Bottom line, I don't know any way the rest of us can know if it was real or not, nor is it clear to me how--even theoretically--one could scientifically study his particular case, unless there turned out to be EEG recordings or something that could shed light, perhaps by recording a burst of brain activity at some crucial point. Even that wouldn't really prove anything. So we're left with the evidence of his subjective experience, which I would say is not without value, but also not a smoking gun. One wishes he had asked those questions about alternative explanations. Maybe he does, in his book.
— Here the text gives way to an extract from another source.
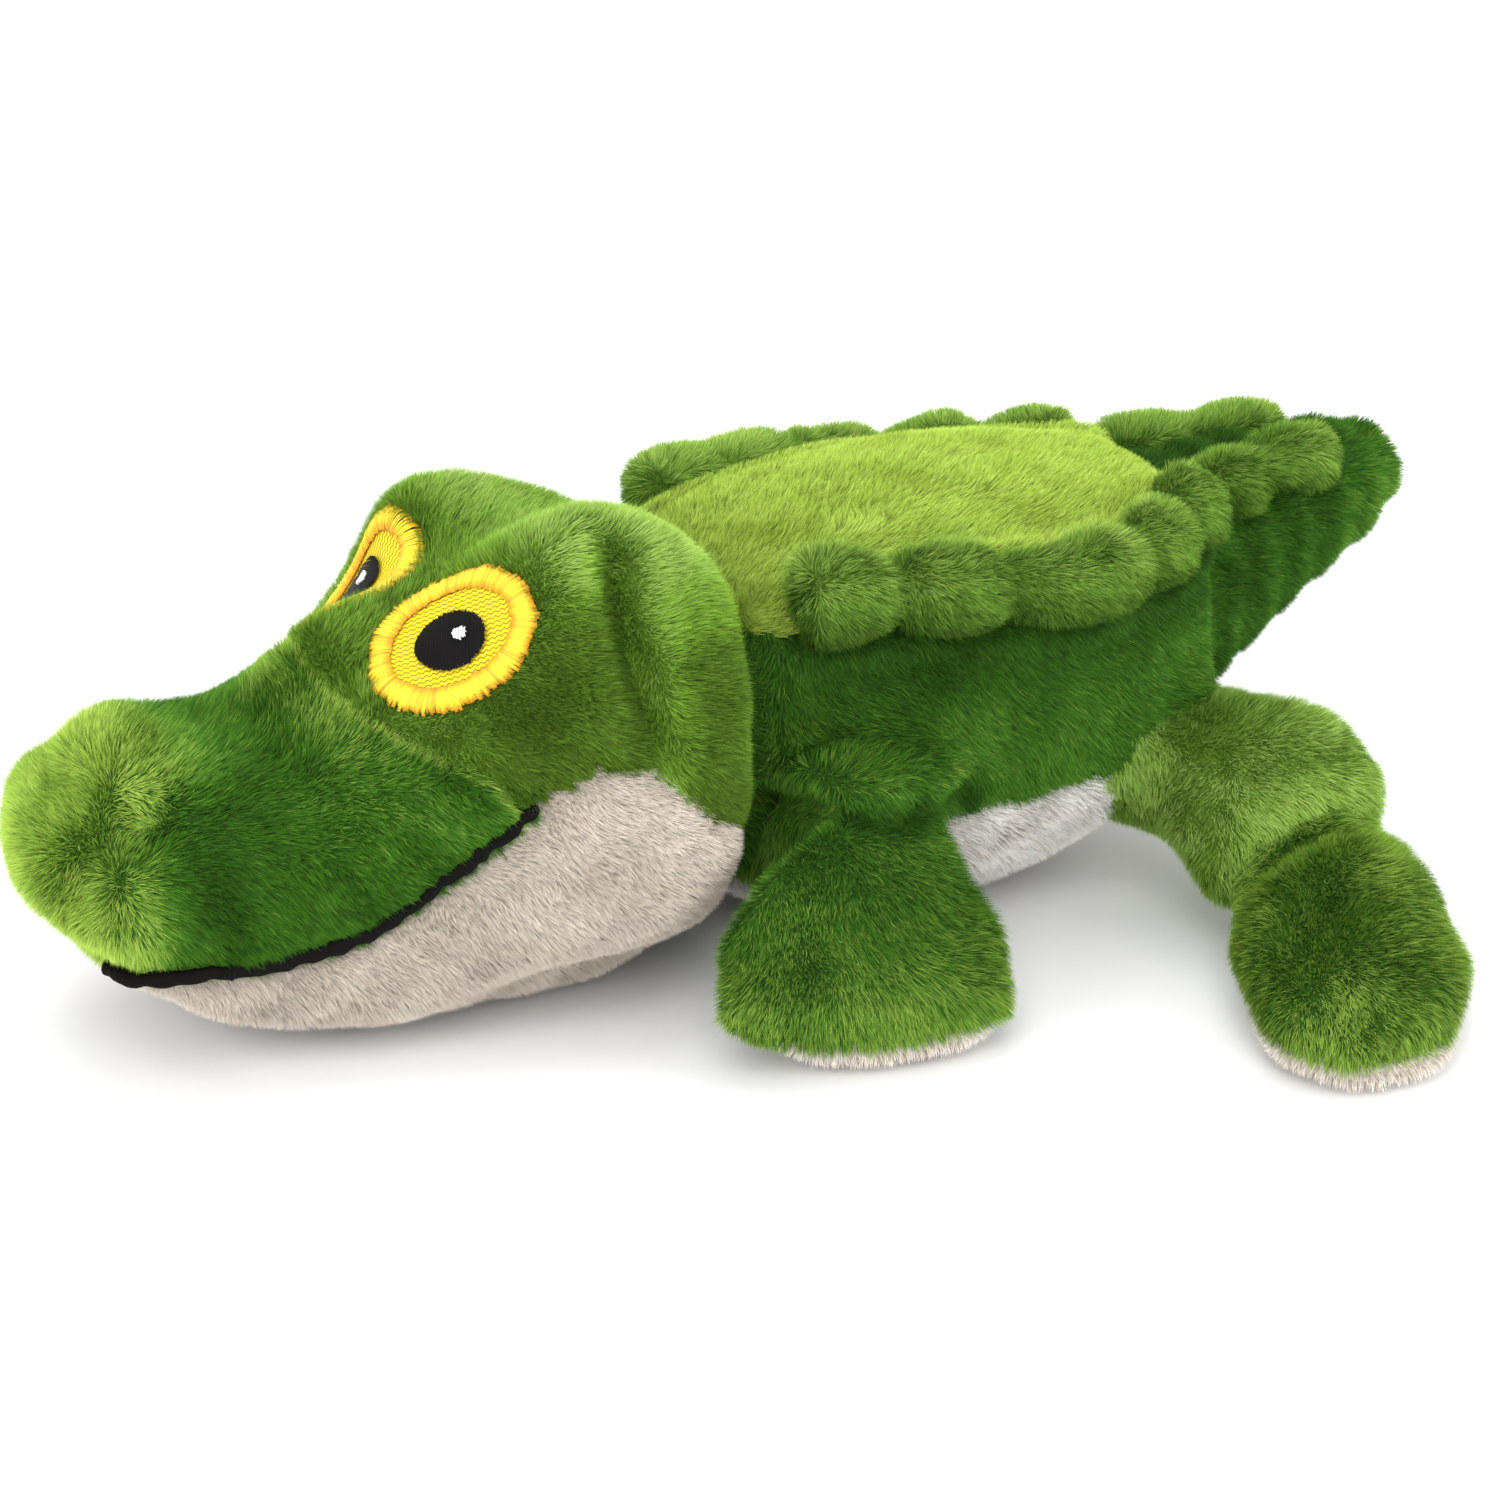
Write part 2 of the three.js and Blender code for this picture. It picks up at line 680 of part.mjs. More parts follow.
// Egg-shaped prism that stands on the brow's front slope
function eyePrism(side, length, width, forward) {
  const shape = new THREE.Shape();
  for (let step = 0; step < eyeSides; step += 1) {
    const angle = (2 * Math.PI * step) / eyeSides;
    const eggShare = 1 + 0.14 * Math.cos(angle);
    const point = [(length / 2) * Math.cos(angle), (width / 2) * Math.sin(angle) * eggShare];
    if (step === 0) {
      shape.moveTo(...point);
    } else {
      shape.lineTo(...point);
    }
  }
  const prism = new THREE.ExtrudeGeometry(shape, { depth: 2 * browReach, bevelEnabled: false });
  prism.translate(forward, 0, -browReach);
  const facing = new THREE.Vector3(-0.62, 0.55 * side, 0.56).normalize();
  const uphill = new THREE.Vector3(1, 0, 0).addScaledVector(facing, -facing.x).normalize();
  uphill.applyAxisAngle(facing, THREE.MathUtils.degToRad(-side * eyeRoll));
  const across = new THREE.Vector3().crossVectors(facing, uphill);
  const frame = new THREE.Matrix4().makeBasis(uphill, across, facing);
  frame.setPosition(noseX + eyeSetback, side * eyeSpread, eyeRise - Math.max(side, 0) * rightEyeDrop);
  prism.applyMatrix4(frame);
  return toSolid(prism);
}

// Layer that follows the head's outside between two heights over the cloth
function feltLayer(from, to) {
  return grown(headForm, to).subtract(grown(headForm, from));
}
const patchTop = stuffingGap + feltThickness;
const pupilTop = patchTop + stuffingGap + feltThickness;
const innerLength = eyeLength - 2 * eyeBorder;
const innerWidth = eyeWidth - 2 * eyeBorder;
const patchLayer = feltLayer(stuffingGap, patchTop);
const borderLayer = feltLayer(stuffingGap, patchTop + feltThickness);
const pupilLayer = feltLayer(patchTop + stuffingGap, pupilTop);
const highlightLayer = feltLayer(pupilTop + stuffingGap, pupilTop + stuffingGap + feltThickness);
["left", "right"].forEach((sideName, index) => {
  const side = 2 * index - 1;
  const inner = eyePrism(side, innerLength, innerWidth, 0);
  const hole = eyePrism(side, innerLength + seamGap, innerWidth + seamGap, 0);
  const rim = borderLayer.intersect(eyePrism(side, eyeLength, eyeWidth, 0)).subtract(hole);
  const pupil = pupilLayer.intersect(eyePrism(side, pupilLength, pupilWidth, 0));
  const highlight = highlightLayer.intersect(eyePrism(side, highlightSize, highlightSize, highlightSize));
  addPiece(`${sideName}_eye_patch`, patchLayer.intersect(inner), eyeYellow, clothRough);
  addPiece(`${sideName}_eye_border`, rim, borderYellow, clothRough);
  addPiece(`${sideName}_pupil`, pupil, threadBlack, clothRough);
  addPiece(`${sideName}_eye_highlight`, highlight, offWhite, clothRough);
});

// Tail: shares of its length behind the pivot, half width, top height
const tailShares = [
  [-0.12, 0, 0.64, 0.64, 2.1],
  [0, 0.95, 0.96, 0.3, 2.2],
  [0.2, 0.92, 1, 0.34, 2.2],
  [0.42, 0.76, 1, 0.45, 2.2],
  [0.64, 0.6, 1, 0.57, 2.2],
  [0.84, 0.47, 0.98, 0.67, 2.2],
  [0.96, 0.3, 0.94, 0.74, 2.1],
  [1, 0, 0.84, 0.84, 2.1],
];
const tailRows = tailShares.map(([along, wide, top, bottom, power]) => [
  tailPivot.x + along * tailLength,
  (wide * tailWidth) / 2,
  top * tailTopHeight,
  bottom * tailTopHeight,
  power,
]);
const tailForm = stuffedForm(tailRows, blockRings, blockSides, () => 0);
const tailSwings = [-tailSway, -tailSway / 2, tailSway / 2, tailSway];
const tailSweep = sweptBy(torsoBlock, tailPivot, tailBall(0), alongZ, tailSwings);
const tailOuter = toSolid(tailForm).add(tailBall(0));
const tailInner = grown(tailForm, -clothThickness).add(tailBall(-clothThickness));
const tailMouth = ahead(tailPivot.x - tailRadius / 2);
const tailSkin = withoutAll(tailOuter, [tailSweep, tailInner, tailMouth]);
const tailInset = -clothThickness - stuffingGap;
const tailStuffing = grown(tailForm, tailInset).add(tailBall(tailInset));
addPiece("tail_skin", tailSkin, sideGreen, clothRough);
addPiece("tail_filling", tailStuffing.subtract(tailSweep), stuffingWhite, clothRough);

// Frills: shares along the torso, of the frill width and of the torso's height, then the same on the tail
const torsoFrillShares = [
  [-0.02, 0.86, 0.85],
  [0.1, 0.95, 0.86],
  [0.28, 1.02, 0.84],
  [0.46, 1.04, 0.81],
  [0.62, 0.9, 0.82],
];
const tailFrillShares = [
  [-0.015, 0.956, 0.948],
  [0.194, 0.608, 0.981],
  [0.368, 0.405, 0.992],
  [0.524, 0.348, 0.992],
  [0.664, 0.29, 0.97],
];

// Scalloped stuffed roll from one share of the row to another
function frillForm(side, from, to, rings) {
  const inset = Math.max(side, 0) * rightFrillInset;
  const torsoPart = torsoFrillShares.map(([along, wide, height]) => [
    torsoFrontX + along * torsoLength,
    (side * wide * frillWidth) / 2 - wide * inset,
    height * torsoHeight,
  ]);
  const tailPart = tailFrillShares.map(([along, wide, height]) => [
    tailPivot.x + along * tailLength,
    (side * wide * tailWidth) / 2 - wide * inset,
    height * tailTopHeight,
  ]);
  const rows = [...torsoPart, ...tailPart];
  const rolled = [];
  let travelled = 0;
  let last = null;
  for (let ring = 0; ring <= rings; ring += 1) {
    const share = from + ((to - from) * ring) / rings;
    const [x, y, z] = rowAt(rows, share);
    const place = new THREE.Vector3(x, y, z);
    travelled += last ? place.distanceTo(last) : 0;
    last = place;
    const swell = Math.sqrt(Math.abs(Math.sin((Math.PI * travelled) / frillLumpPitch)));
    const radius = frillValleyRadius + (frillLumpRadius - frillValleyRadius) * swell;
    rolled.push([x, y, z, radius, radius]);
  }
  return stuffedLimb(rolled, rings, frillSides, alongZ);
}
const tailJointShare = 0.6;
["left", "right"].forEach((sideName, index) => {
  const side = 2 * index - 1;
  const torsoClear = grown(torsoForm, stuffingGap);
  const torsoRoll = toSolid(frillForm(side, 0, tailJointShare, frillRings)).subtract(torsoClear);
  const torsoFrill = torsoRoll.subtract(headSweep);
  const torsoFrillSide = torsoFrill.intersect(index === 0 ? leftHalf : rightHalf);
  const tailRoll = toSolid(frillForm(side, tailJointShare, 1, tailFrillRings)).subtract(grown(tailForm, stuffingGap));
  const halfGap = (side * stuffingGap) / 2;
  const sideSpace = box(-reach, reach, Math.min(halfGap, side * reach), Math.max(halfGap, side * reach), 0, reach);
  const root = tailBall(0);
  const sweep = sweptBy(toSolid(frillForm(side, 0, tailJointShare, frillRings)), tailPivot, root, alongZ, tailSwings);
  addPiece(`${sideName}_frill`, torsoFrillSide, crownGreen, clothRough);
  const tailFrill = withoutAll(tailRoll.intersect(sideSpace), [sweep, tailSweep]);
  addPiece(`${sideName}_tail_frill`, tailFrill, crownGreen, clothRough);
});

// A limb's cover, sole and stuffing, all clear of what the limb swings past
function addLimb(name, form, root, rootForm, sweep, cutters, hasSole) {
  const inset = clothThickness + stuffingGap;
  const outer = toSolid(form).add(rootForm(root, 0));
  const inner = grown(form, -clothThickness).add(rootForm(root, -clothThickness));
  const stuffing = grown(form, -inset).add(rootForm(root, -inset));
  const inward = Math.abs(root.y) - clothThickness;
  const mouth = box(-reach, reach, -inward, inward, -reach, reach);
  const shell = withoutAll(outer, [inner, sweep, below(0), mouth, ...cutters]);
  const cover = hasSole ? shell.subtract(below(soleHeight + seamGap)) : shell;
  addPiece(`${name}_cover`, cover, hasSole ? sideGreen : crownGreen, clothRough);
  addPiece(`${name}_filling`, withoutAll(stuffing, [sweep, below(0), ...cutters]), stuffingWhite, clothRough);
  if (hasSole) {
    addPiece(`${name}_sole`, shell.intersect(below(soleHeight)), offWhite, clothRough);
  }
}

// Spine of a limb: shares of its reach outwards and along X, of its root's height, width and thickness
function limbRows(shares, start, side, limbReach, width, thickness) {
  return shares.map(([out, back, height, wide, thick]) => [
    start.x + back * limbReach,
    start.y + side * out * limbReach,
    height * start.z,
    (wide * width) / 2,
    (thick * thickness) / 2,
  ]);
}
const frontLegShares = [
  [-0.06, 0, 1.2, 0, 0],
  [0, -0.06, 1.02, 0.7, 0.86],
  [0.3, -0.14, 0.7, 0.78, 0.94],
  [0.56, -0.26, 0.42, 0.9, 1],
  [0.82, -0.36, 0.262, 1, 1],
  [1, -0.4, 0.22, 0.84, 0.78],
  [1.1, -0.42, 0.2, 0, 0],
];
const thighShares = [
  [-0.25, 0, 1, 0, 0],
  [0, 0, 1, 0.86, 0.86],
  [0.4, 0.12, 1, 1, 1],
  [0.8, 0.16, 0.8, 1, 0.84],
  [1.12, 0.16, 0.64, 0, 0],
];
const footShares = [
  [-0.14, 0, 1.05, 0, 0],
  [0.04, 0, 1.05, 0.82, 0.9],
  [0.34, -0.1, 0.72, 1, 1],
  [0.64, -0.3, 0.59, 0.92, 0.94],
  [0.86, -0.5, 0.46, 0.66, 0.7],
  [1, -0.6, 0.4, 0, 0],
];
const swingSteps = (low, high) => [-low, high / 2, high];
["left", "right"].forEach((sideName, index) => {
  const side = 2 * index - 1;
  const hip = frontHips[index];
  const swings = swingSteps(frontLegDrop, frontLegLift).map((degrees) => side * degrees);
  const sweep = sweptBy(torsoBlock, hip, frontRoot(hip, 0), alongX, swings);
  const headCutters = [0, ...swings].map((degrees) => turned(headSweep, hip, alongX, -degrees));
  const rows = limbRows(frontLegShares, hip, side, frontLegReach, pawWidth, pawThickness);
  const form = stuffedLimb(rows, limbRings, limbSides, alongX);
  addLimb(`front_${sideName}_leg`, form, hip, frontRoot, sweep, headCutters, true);
});
["left", "right"].forEach((sideName, index) => {
  const side = 2 * index - 1;
  const hip = rearHips[index];
  const knee = knees[index];
  const swings = swingSteps(rearLegDrop, rearLegLift).map((degrees) => side * degrees);
  const sweep = sweptBy(torsoBlock, hip, rearRoot(hip, 0), alongX, swings);
  const thighRows = limbRows(thighShares, hip, side, thighReach, thighWidth, thighThickness);
  const thighForm = stuffedLimb(thighRows, limbRings, limbSides, alongX);
  const [nearKnee, pastKnee] = [knee.y, side * reach].sort((a, b) => a - b);
  const beyondKnee = box(-reach, reach, nearKnee, pastKnee, -reach, reach);
  const thighCuts = [kneeRoot(knee, jointGap), beyondKnee];
  addLimb(`rear_${sideName}_thigh`, thighForm, hip, rearRoot, sweep, thighCuts, false);
  const thighBlock = grown(thighForm, jointGap).subtract(beyondKnee);
  const kneeSwings = swingSteps(kneeDrop, kneeLift).map((degrees) => side * degrees);
  const kneeSweep = sweptBy(thighBlock, knee, kneeRoot(knee, 0), alongX, kneeSwings);
  const footRows = limbRows(footShares, knee, side, footReach, footWidth, footThickness);
  const footForm = stuffedLimb(footRows, limbRings, limbSides, alongX);
  addLimb(`rear_${sideName}_foot`, footForm, knee, kneeRoot, kneeSweep, [], true);
});

export default toy;
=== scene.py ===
"""Plush crocodile dog toy: pile panels, scalloped frills, stitched eyes and mouth, dressed over its frame."""

import math

import bmesh
import bpy
import numpy as np
from bpy.props import FloatProperty, FloatVectorProperty, PointerProperty
from mathutils import Matrix, Quaternion, Vector
from mathutils.bvhtree import BVHTree
from mathutils.kdtree import KDTree


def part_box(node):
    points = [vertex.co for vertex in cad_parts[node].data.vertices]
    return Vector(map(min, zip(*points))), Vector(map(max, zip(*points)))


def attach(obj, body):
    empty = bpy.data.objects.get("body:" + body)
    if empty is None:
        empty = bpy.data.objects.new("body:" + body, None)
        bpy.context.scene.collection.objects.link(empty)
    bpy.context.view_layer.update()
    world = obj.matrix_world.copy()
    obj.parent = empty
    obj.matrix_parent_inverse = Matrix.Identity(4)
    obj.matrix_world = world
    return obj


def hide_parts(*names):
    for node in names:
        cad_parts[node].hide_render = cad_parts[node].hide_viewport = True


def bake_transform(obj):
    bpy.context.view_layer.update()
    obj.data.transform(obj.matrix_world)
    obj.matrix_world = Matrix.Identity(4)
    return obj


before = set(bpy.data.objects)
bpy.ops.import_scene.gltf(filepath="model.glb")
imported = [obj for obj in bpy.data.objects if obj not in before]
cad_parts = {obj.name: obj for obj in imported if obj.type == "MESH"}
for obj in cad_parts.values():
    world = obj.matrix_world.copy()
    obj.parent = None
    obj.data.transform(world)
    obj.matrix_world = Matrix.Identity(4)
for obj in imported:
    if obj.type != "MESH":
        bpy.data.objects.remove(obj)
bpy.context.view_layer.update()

bl_info = {
    "name": "Plush Crocodile Dog Toy",
    "version": (1, 0, 0),
    "blender": (4, 5, 0),
    "location": "View3D > Sidebar > Crocodile",
    "description": "Builds the pile, frills, eyes and mouth of a stuffed crocodile dog toy round its frame",
    "category": "Object",
}

MM = 0.001
PATTERN_MAP = "OFBake"
SIDES = {"left": -1, "right": 1}


# Settings

def colour(name, description, default):
    return FloatVectorProperty(name=name, description=description, default=default, min=0, max=1,
                               subtype="COLOR_GAMMA")


def length(name, description, default):
    return FloatProperty(name=name, description=description, default=default, min=0, unit="LENGTH",
                         subtype="DISTANCE", precision=4)


class CrocodileSizes(bpy.types.PropertyGroup):
    skin_voxel: length("Skin voxel", "Grid of the remeshed skin before it is stuffed", 0.004)
    frill_voxel: length("Frill voxel", "Grid of the remeshed frills before they are stuffed", 0.003)
    puff_limit: length("Puff limit", "How far the stuffing may push the skin", 0.0025)
    cloth_backing: length("Cloth backing", "Thickness of the knitted backing under the pile", 0.0012)
    strand_width: length("Strand width", "Width of one strand of pile at its root", 0.00027)
    border_width: length("Eye border width", "Length of the satin stitches round an eye", 0.0049)
    piping_radius: length("Piping radius", "Radius of the sewn mouth line", 0.0016)
    sunk: length("Skin inset", "How far the backing lies under the tips of the pile", 0.0014)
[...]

So Stenger asked the questions for him. And if you wonder if Stenger has a dog in this race*, it's instructive to look at the titles of some of his books: God: The Failed Hypothesis. How Science Shows That God Does Not Exist and God and the Folly of Faith: The Incompatibility of Science and Religion -- neither of which fills me with confidence about his objectivity on the question. He dismisses Alexander's account as "the classic argument from ignorance," and goes on about the "God of the gaps" view, but I don't think that's a fair characterization of Alexander's account at all. In fact, I don't find Stenger's argument at all more objective than Alexander's. Stenger has a clear axe to grind, and Newsweek and Alexander give him an easy target by claiming "proof of Heaven" when what Alexander has is powerful experiential evidence (powerful to him) that cannot easily be tested.
You're right; it's not proof of Heaven--any more than science shows that God does not exist. Both claims go way beyond the bounds of science.
What to do? Maybe SF has something interesting to say on the subject. Oh wait--it does. Connie Willis's novel Passage.